Mais comment connaissons-nous ce qui est absolument sans forme ? Nous faisons abstraction de toute espèce de forme, et nous appelons matière ce qui reste ; nous laissons pénétrer ainsi en nous une sorte de manque de forme (ἀμορφία), par cela seul que nous faisons abstraction de toute forme pour nous représenter la matière[1]. Aussi, l’intelligence devient-elle autre, cesse-t-elle d’être la véritable intelligence quand elle ose regarder de cette façon ce qui n’est pas de son domaine.
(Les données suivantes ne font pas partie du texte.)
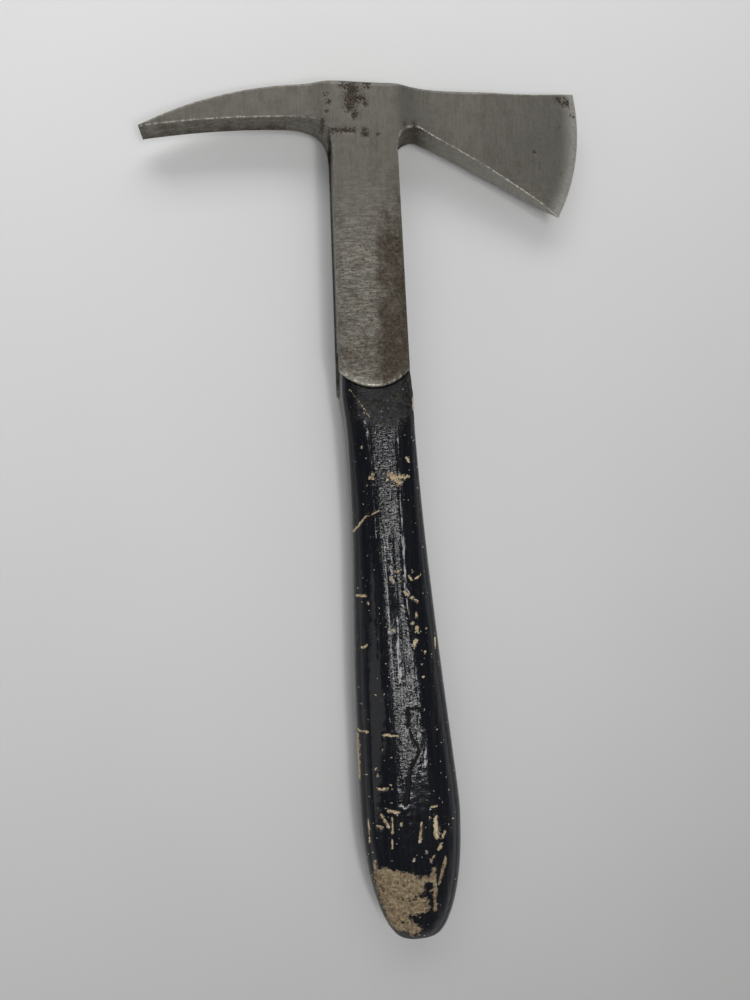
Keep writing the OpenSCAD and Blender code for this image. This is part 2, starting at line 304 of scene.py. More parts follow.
# Brown and dark stains on each side: x, y, reach across, reach along, strength
STAINS = (
    [(-4, 15, 7, 9, 0.4), (5, -6, 7, 6, 0.4), (19.5, 3.5, 1.5, 3, 0.9), (24, 3.8, 1.4, 3, 1),
     (38, 1.5, 4, 3, 0.55), (60, 21, 4, 4, 0.4), (103, 19, 4, 5, 0.6), (-28, 3, 9, 6, 0.35),
     (-60, 2, 7, 5, 0.8), (-85, 3, 8, 5, 0.6), (-40, 4, 9, 5, 0.5), (-100, 5, 5, 4, 0.5),
     (-34, 8, 14, 3, 0.3), (99, 2, 3, 8, 0.25), (74, -16, 12, 8, 0.25), (50, -8, 14, 5, 0.3)],
    [(3, -70, 12, 45, 0.6), (8, 12, 9, 7, 0.45), (50, 0, 24, 14, 0.3), (-60, 12, 22, 6, 0.35),
     (-6, -112, 8, 8, 0.5), (95, -18, 6, 8, 0.35)],
)
GRID = 0.6
RING_ANGLES = (0, 25, 50, 70, 90)


def head_marks(points):
    """Rust, tarnishing with painted shade on the front strap's right half, pitting, rims worn and partly a
    painted highlight, and ground bevel at each point of the head, from 0 to 1.
    """
    x, y, z = points.T
    rust, tarnish_and_painted_shade, rim = np.zeros((3, len(x)))
    for side, shown in enumerate((z > -2, z < 2)):
        for px, py, reach, depth in PITS[side]:
            near = np.exp(-((x - px) ** 2 + (y - py) ** 2) / reach ** 2)
            rust = np.maximum(rust, shown * near * min(1, 5 * depth))
        for px, py, across, along, strength in STAINS[side]:
            near = np.exp(-((x - px) / across) ** 2 - ((y - py) / along) ** 2)
            tarnish_and_painted_shade = np.maximum(tarnish_and_painted_shade, shown * near * strength)
        # The strap ends' rounded rims are lightened: worn, and partly a painted highlight where they face the
        # light.
        centre_y = -STRAP_L[side] + math.sqrt(STRAP_END_R ** 2 - np.ptp(STRAP_LOW_X) ** 2 / 4)
        to_rim = STRAP_END_R - np.hypot(x - sum(STRAP_LOW_X) / 2, y - centre_y)
        rim = np.maximum(rim, shown * (y < centre_y) * np.exp(-np.abs(to_rim) / 1.3))
    # The front strap turns brown along its right half and towards its end; the darker right half is also
    # painted shade on that side of the strap's crown.
    right = 1 / (1 + np.exp((strap_mid(y) + 3 - x) / 1.5))
    browned_and_painted_shade = np.clip((-6 - y) / 50, 0, 1) * (0.25 + 0.75 * right) + 0.3 * np.clip((-72 - y) / 30, 0, 1)
    tarnish_and_painted_shade = np.where((z > 0) & (np.abs(x) < 20), np.maximum(tarnish_and_painted_shade, browned_and_painted_shade), tarnish_and_painted_shade)
    pitted = np.clip((-12 - y) / 50, 0, 1)
    # The blade is ground brighter towards its edge
    to_edge = EDGE_R - np.hypot(x - EDGE_CENTRE[0], y - EDGE_CENTRE[1])
    ground = np.where(x > TAPER_X, np.clip(1.4 - to_edge / GROUND_W, 0, 1) ** 1.5, 0)
    return {"rust": rust, "tarnish_and_painted_shade": tarnish_and_painted_shade, "pitted": pitted, "rim": rim, "ground": ground}


def head_sheet(side):
    """Front (0) or rear (1) face: vertices, faces, worn arrises and the loop of its outer ring."""
    loop, radii, arris_wear_and_highlight = head_outline(side)
    normal = inward(loop)
    rings, heights = [], []
    for angle in np.radians(RING_ANGLES):
        ring = loop + normal * (radii * (1 - math.cos(angle)))[:, None]
        rings.append(ring)
        heights.append(head_height(*ring.T) - radii * (1 - math.sin(angle)))
    last = rings[-1]
    tree = kdtree.KDTree(len(last))
    for i, point in enumerate(last):
        tree.insert((*point, 0), i)
    tree.balance()
    lo, hi = last.min(axis=0), last.max(axis=0)
    inner = []
    for row, y in enumerate(np.arange(lo[1], hi[1], GRID * 0.866)):
        for x in np.arange(lo[0] + GRID / 2 * (row % 2), hi[0], GRID):
            co, i, gap = tree.find((x, y, 0))
            if (x - co.x) * normal[i][0] + (y - co.y) * normal[i][1] > 0.45 * GRID:
                inner.append((x, y))
    inner = np.array(inner)
    flat = np.vstack([last, inner])
    count = len(loop)
    fence = [(i, (i + 1) % count) for i in range(count)]
    triangles = delaunay_2d_cdt([Vector(p) for p in flat], fence, [], 1, 1e-6, False)[2]
    # The triangulation fills its convex hull, so what lies outside the outline is left out
    triangles = np.array(triangles)
    middles = flat[triangles].mean(axis=1)
    on_rim = np.nonzero((triangles < count).all(axis=1))[0]
    outside = on_rim[depth_inside(*middles[on_rim].T, last) < 0]
    triangles = np.delete(triangles, outside, axis=0)

    xy = np.vstack(rings + [inner])
    z = np.concatenate(heights + [head_height(*inner.T)])
    weight = np.concatenate([np.full(count, k / (len(rings) - 1)) for k in range(len(rings))]
                            + [np.ones(len(inner))])
    z = z + weight * np.array([head_relief(x, y, side) for x, y in xy])
    # Arris brightness across the rounding rings: worn, and partly a painted highlight.
    arris = np.concatenate([arris_wear_and_highlight * share for share in (0.6, 1, 1, 0.9, 0.5)] + [np.zeros(len(inner))])
    faces = []
    for k in range(len(rings) - 1):
        base = k * count
        for i in range(count):
            j = (i + 1) % count
            faces.append((base + i, base + j, base + count + j, base + count + i))
    base = (len(rings) - 1) * count
    faces += [tuple(base + v for v in triangle[::-1]) for triangle in triangles.tolist()]
    if side:
        z = -z
        faces = [face[::-1] for face in faces]
    return np.column_stack([xy, z]), faces, arris, loop


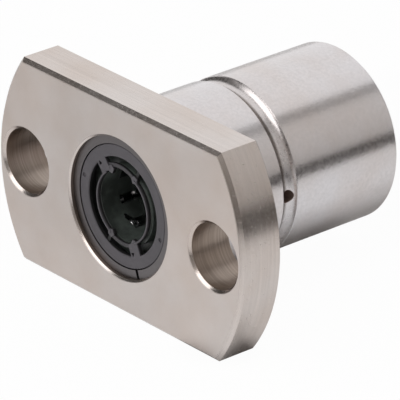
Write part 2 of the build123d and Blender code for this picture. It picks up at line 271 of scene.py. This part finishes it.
def steel_patterns(tree, at, zones, finish):
    """Grain, mottling and clouds of film, and streaks: mottling on the barrel and lines elsewhere."""
    spacing = (1 / LINE_LENGTH, 1 / finish.line_spacing, 1 / LINE_LENGTH)
    stretched = node(tree, "ShaderNodeMapping", {"Vector": at, "Scale": spacing}).outputs[0]
    patterns = {}
    for name, vector, scale, detail, roughness in (
        ("lines", stretched, 1.0, 4.0, 0.6),
        ("grain", at, GRAIN, 2.0, 0.5),
        ("mottle", at, MOTTLE, 3.0, 0.6),
        ("clouds", at, CLOUDS, 4.0, 0.55),
    ):
        settings = {"Vector": vector, "Scale": scale, "Detail": detail, "Roughness": roughness}
        patterns[name] = node(tree, "ShaderNodeTexNoise", settings).outputs[0]
    choice = {SHARE: zones["barrel"], FIRST: patterns["lines"], SECOND: patterns["mottle"]}
    patterns["streaks"] = node(tree, "ShaderNodeMix", choice).outputs[0]
    return patterns


def steel_colour(tree, zones, patterns, finish):
    """A tone for each surface, clouded by the warm film and shaded by the streaks."""
    tone = (*finish.steel, 1)
    for zone, own in (
        ("barrel", finish.barrel),
        ("drilled", finish.drilled),
        # Painted shade in the groove's front corner
        ("corner", finish.groove_corner_shade),
        ("port", finish.port),
    ):
        layer = {SHARE: zones[zone], FIRST_COLOUR: tone, SECOND_COLOUR: (*own, 1)}
        tone = node(tree, "ShaderNodeMix", layer, data_type="RGBA").outputs[MIXED_COLOUR]
    film = node(tree, "ShaderNodeMapRange", {"Value": patterns["clouds"], "From Min": 0.35, "From Max": 0.7})
    clouded = {SHARE: film.outputs[0], FIRST_COLOUR: WHITE, SECOND_COLOUR: (*finish.film, 1)}
    filmed = node(tree, "ShaderNodeMix", clouded, data_type="RGBA")
    # The drill's rings are deeper than the grinding lines
    darkest = node(tree, "ShaderNodeMix", {SHARE: zones["drilled"], FIRST: 0.91, SECOND: 0.84})
    lightest = node(tree, "ShaderNodeMix", {SHARE: zones["drilled"], FIRST: 1.0, SECOND: 1.14})
    streaked = node(
        tree,
        "ShaderNodeMapRange",
        {
            "Value": patterns["streaks"],
            "From Min": 0.35,
            "From Max": 0.65,
            "To Min": darkest.outputs[0],
            "To Max": lightest.outputs[0],
        },
    )
    for shade in (filmed.outputs[MIXED_COLOUR], streaked.outputs[0]):
        layer = {SHARE: 1.0, FIRST_COLOUR: tone, SECOND_COLOUR: shade}
        shaded = node(tree, "ShaderNodeMix", layer, data_type="RGBA", blend_type="MULTIPLY")
        tone = shaded.outputs[MIXED_COLOUR]
    return tone


def steel_roughness(tree, zones, patterns):
    """Roughness: satin where ground, a little more in the groove, most on the flat ends and in the port."""
    ground = node(
        tree,
        "ShaderNodeMapRange",
        {"Value": patterns["mottle"], "From Min": 0.3, "From Max": 0.7, "To Min": 0.17, "To Max": 0.25},
    )
    flange_extra = 0.03
    extra = flange_extra
    for zone, own in (("barrel", 0.0), ("groove", 0.08)):
        extra = node(tree, "ShaderNodeMix", {SHARE: zones[zone], FIRST: extra, SECOND: own}).outputs[0]
    rough = node(tree, "ShaderNodeMath", {0: ground.outputs[0], 1: extra}, operation="ADD").outputs[0]
    matte = node(tree, "ShaderNodeMapRange", {"Value": patterns["grain"], "To Min": 0.38, "To Max": 0.5})
    for zone, own in (("drilled", 0.36), ("flat ends", matte.outputs[0]), ("port", 0.7)):
        rough = node(tree, "ShaderNodeMix", {SHARE: zones[zone], FIRST: rough, SECOND: own}).outputs[0]
    return rough


def steel_relief(tree, zones, patterns):
    """Bump of the lines, pits and grain, each as deep as its surface has them."""
    choice = {SHARE: zones["flat ends"], FIRST: patterns["streaks"], SECOND: patterns["grain"]}
    height = node(tree, "ShaderNodeMix", choice).outputs[0]
    flange_depth = 0.0015 * MM
    depth = flange_depth
    for zone, own in (
        ("drilled", 0.02 * MM),
        ("barrel", 0.012 * MM),
        ("groove", 0.002 * MM),
        ("end", 0.0015 * MM),
    ):
        depth = node(tree, "ShaderNodeMix", {SHARE: zones[zone], FIRST: depth, SECOND: own}).outputs[0]
    return node(tree, "ShaderNodeBump", {"Height": height, "Strength": 1.0, "Distance": depth}).outputs[0]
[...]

Elle ressemble à l’œil qui s’éloigne de la lumière pour voir les ténèbres, et qui par cela même ne voit pas : car il ne peut voir les ténèbres avec la lumière, et cependant sans elle il ne voit pas ; de cette manière, en ne voyant pas, il voit les ténèbres autant qu’il est naturellement capable de les voir. Ainsi l’intelligence qui cache dans son sein sa lumière et qui sort d’elle-même pour ainsi dire, en s’avançant vers des choses étrangères à sa nature sans emporter sa lumière avec elle,

  1. C’est cette opération que Platon nomme λογισμὸς νόθος, raisonnement bâtard. Voy. Enn. II, liv. iv, § 12.